A long time after our return from Nyassa, we received a letter from Captain R. B. Oldfield, R.N.

, Then commanding H.M.S. "Lyra," with the information that Dr. Roscher, an enterprising German who unfortunately lost his life in his zeal for exploration, had also reached the Lake, but on the 19th November following our discovery; and on his arrival had been informed by the natives that a party of white men were at the southern extremity. On comparing dates (16th September and 19th November) we were about two months before Dr. Roscher.
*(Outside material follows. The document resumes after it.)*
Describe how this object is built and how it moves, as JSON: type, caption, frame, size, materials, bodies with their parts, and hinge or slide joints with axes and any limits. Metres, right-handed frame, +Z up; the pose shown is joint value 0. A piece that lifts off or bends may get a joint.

It is not known where Dr. Roscher first saw its waters; as the exact position of Nusseewa on the borders of the Lake, where he lived some time, is unknown. He was three days north-east of Nusseewa, and on the Arab road back to the usual crossing-place of the Rovuma, when he was murdered. The murderers were seized by one of the chiefs, sent to Zanzibar, and executed. He is said to have kept his discoveries to himself, with the intention of publishing in Europe the whole at once, in a splendid book of travels.

The chief of the village near the confluence of the Lake and River Shire, an old man, called Mosauka, hearing that we were sitting under a tree, came and kindly invited us to his village. He took us to a magnificent banyan-tree, of which he seemed proud. The roots had been trained down to the ground into the form of a gigantic arm- chair, without the seat. Four of us slept in the space betwixt its arms. Mosauka brought us a present of a goat and basket of meal "to comfort our hearts." He told us that a large slave party, led by Arabs, were encamped close by. They had been up to Cazembe's country the past year, and were on their way back, with plenty of slaves, ivory, and malachite. In a few minutes half a dozen of the leaders came over to see us. They were armed with long muskets, and, to our mind, were a villanous-looking lot. They evidently thought the same of us, for they offered several young children for sale, but, when told that we were English, showed signs of fear, and decamped during the night. On our return to the Kongone, we found that H.M.S. "Lynx" had caught some of these very slaves in a dhow; for a woman told us she first saw us at Mosauka's, and that the Arabs had fled for fear of an UNCANNY sort of Basungu.

This is one of the great slave-paths from the interior, others cross the Shire a little below, and some on the lake itself. We might have released these slaves but did not know what to do with them afterwards. On meeting men, led in slave-sticks, the Doctor had to bear the reproaches of the Makololo, who never slave, "Ay, you call us bad, but are we yellow-hearted, like these fellows - why won't you let us choke them?" To liberate and leave them, would have done but little good, as the people of the surrounding villages would soon have seized them, and have sold them again into slavery.